Rasheeda Jordan, HOPWA Housing Director for Positive Impact Health Centers (PIHC), said the city owes the agency “north of $300,000” in HOPWA funds.

PIHC and other agencies are taking on Living Room’s clients until the organization gets funding, which Jordan said was not sustainable. PIHC receives about 90 referrals a month for HIV-positive people needing housing, she said. They received 264 referrals in March.

“We don’t have the funding to meet that need,” she said.

State Rep. Sam Park, a legal analyst for PIHC, said the issue was “very concerning,” especially if there are funds available that would stem the evictions.

“A lot of my concern is this immediate issue where people who are HIV-positive whose rent has not been paid in two to three months,” he said.

Park, a Democrat from Gwinnett, suggested that the state get involved with the HOPWA process.

Eric Paulk, deputy executive director of Georgia Equality, said he’s lost confidence in the city’s ability to manage the HOPWA program.
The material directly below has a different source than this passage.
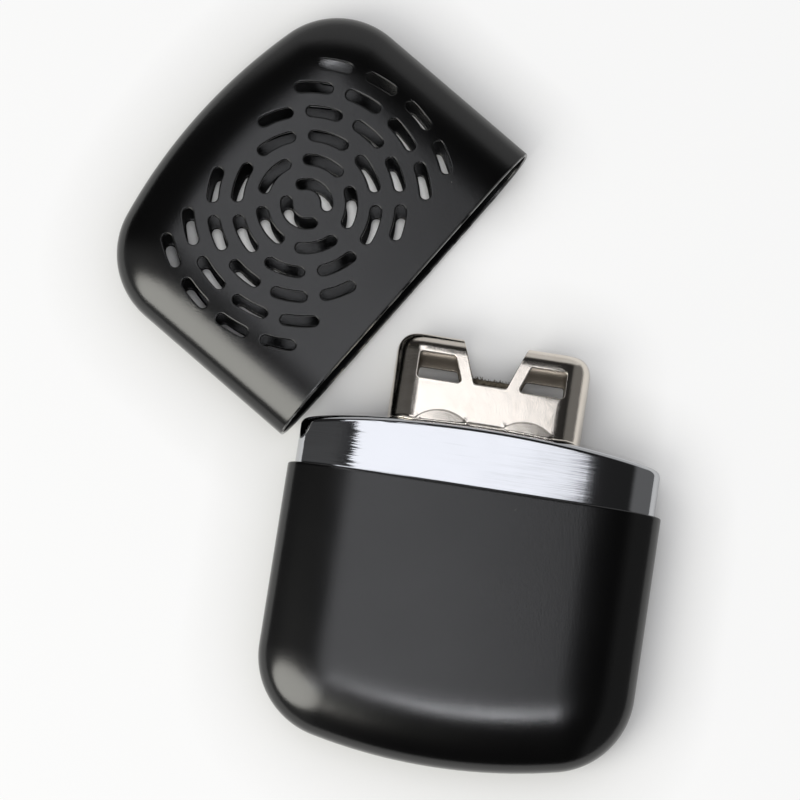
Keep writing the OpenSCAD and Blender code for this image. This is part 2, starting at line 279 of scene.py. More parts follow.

“We are in crisis mode and there has to be a certain degree of urgency, which I don’t necessarily feel the Office of Grants Management offered today,” he said.

Karen Carter (second photo), the city’s Director of Grant Management, was pressed by Atlanta City Councilmembers Natalyn Archibong, Antonio Brown and Matt Westmoreland about her next steps for the HOPWA funding problems.

“We’re continuing to work through any reimbursements,” Carter said. “We also have, with the backing of the administration, we’re submitting a letter to fund advances to these agencies so there isn’t that working capital gap.”

Archibong, Brown and Westmoreland vowed to continue working on the issue .

Sparks said that time is of the essence.